Information supplied:
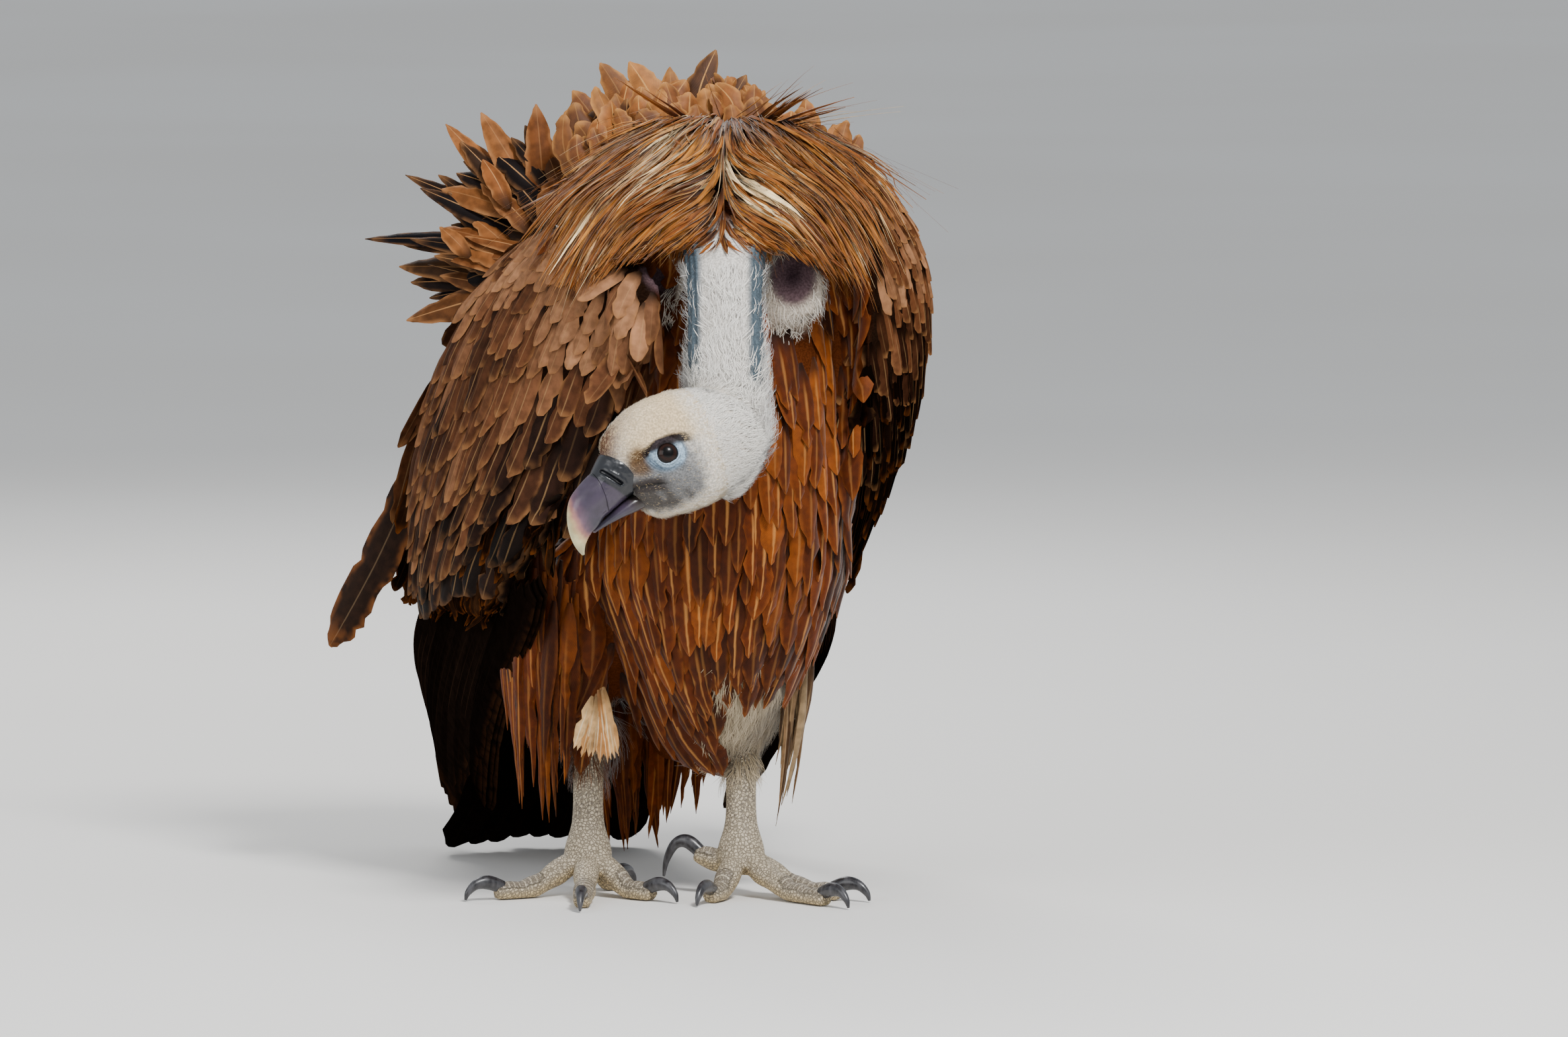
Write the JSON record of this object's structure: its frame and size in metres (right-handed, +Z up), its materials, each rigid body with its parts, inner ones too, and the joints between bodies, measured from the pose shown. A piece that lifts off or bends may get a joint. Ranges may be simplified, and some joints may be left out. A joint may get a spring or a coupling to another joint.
{
  "type": "griffon vulture model",
  "caption": "Life-size still griffon vulture standing hunched, head hung low and turned to its right, ruff and back feathers raised.",
  "frame": {"origin": "on the floor, at the middle of the rectangle that the bird covers", "axes": "+Z up; -Y is where the bird's body faces; +X is the bird's left"},
  "size_m": [0.4648, 0.5702, 0.6374],
  "materials": {
    "rufous_plumage": "soft brown-orange feathers",
    "brown_plumage": "overlapping brown feathers with pale edges",
    "tawny_plumage": "long tawny feathers",
    "dark_plumage": "dark brown to black flight feathers",
    "white_down": "short off-white down",
    "scaly_skin": "grey-tan scaly skin",
    "cere": "smooth blue-grey skin",
    "bill_horn": "polished horn, grey with a cream ridge",
    "claw_horn": "polished dark grey horn",
    "eye": "dark red-brown eye"
  },
  "bodies": {
    "root": {"eye_right": "eye", "eye_left": "eye", "head": "white_down", "cere": "cere", "upper_bill": "bill_horn", "lower_bill": "bill_horn", "trunk": "rufous_plumage", "neck": "white_down", "tarsus_right": "scaly_skin", "tarsus_left": "scaly_skin", "claw_outer_right": "claw_horn", "toe_outer_right": "scaly_skin", "claw_middle_right": "claw_horn", "toe_middle_right": "scaly_skin", "claw_inner_right": "claw_horn", "toe_inner_right": "scaly_skin", "claw_hind_right": "claw_horn", "toe_hind_right": "scaly_skin", "claw_outer_left": "claw_horn", "toe_outer_left": "scaly_skin", "claw_middle_left": "claw_horn", "toe_middle_left": "scaly_skin", "claw_inner_left": "claw_horn", "toe_inner_left": "scaly_skin", "claw_hind_left": "claw_horn", "toe_hind_left": "scaly_skin", "thigh_right": "rufous_plumage", "thigh_left": "white_down", "trouser_right": "rufous_plumage", "trouser_left": "white_down", "crop": "scaly_skin", "wing_right_coverts": "brown_plumage", "wrist_right": "brown_plumage", "wing_right_primaries": "dark_plumage", "wing_right_secondaries": "dark_plumage", "wing_left_coverts": "brown_plumage", "wing_left_primaries": "dark_plumage", "wing_left_secondaries": "dark_plumage", "ruff_right": "tawny_plumage", "ruff_left": "tawny_plumage", "tail": "dark_plumage", "crest_front": "tawny_plumage", "crest_back": "tawny_plumage", "crest_rear": "brown_plumage", "crest_left": "tawny_plumage", "scapular_1": "tawny_plumage", "scapular_2": "tawny_plumage", "scapular_3": "tawny_plumage", "scapular_4": "dark_plumage", "scapular_5": "dark_plumage", "scapular_6": "dark_plumage", "scapular_7": "dark_plumage", "scapular_8": "tawny_plumage", "scapular_9": "tawny_plumage", "loose_quill": "dark_plumage"}
  },
  "joints": []
}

Objective: Gather all lines where the word "frame" appears.

Response:
Write the JSON record of this object's structure: its frame and size in metres (right-handed, +Z up), its materials, each rigid body with its parts, inner ones too, and the joints between bodies, measured from the pose shown. A piece that lifts off or bends may get a joint. Ranges may be simplified, and some joints may be left out. A joint may get a spring or a coupling to another joint.
  "frame": {"origin": "on the floor, at the middle of the rectangle that the bird covers", "axes": "+Z up; -Y is where the bird's body faces; +X is the bird's left"},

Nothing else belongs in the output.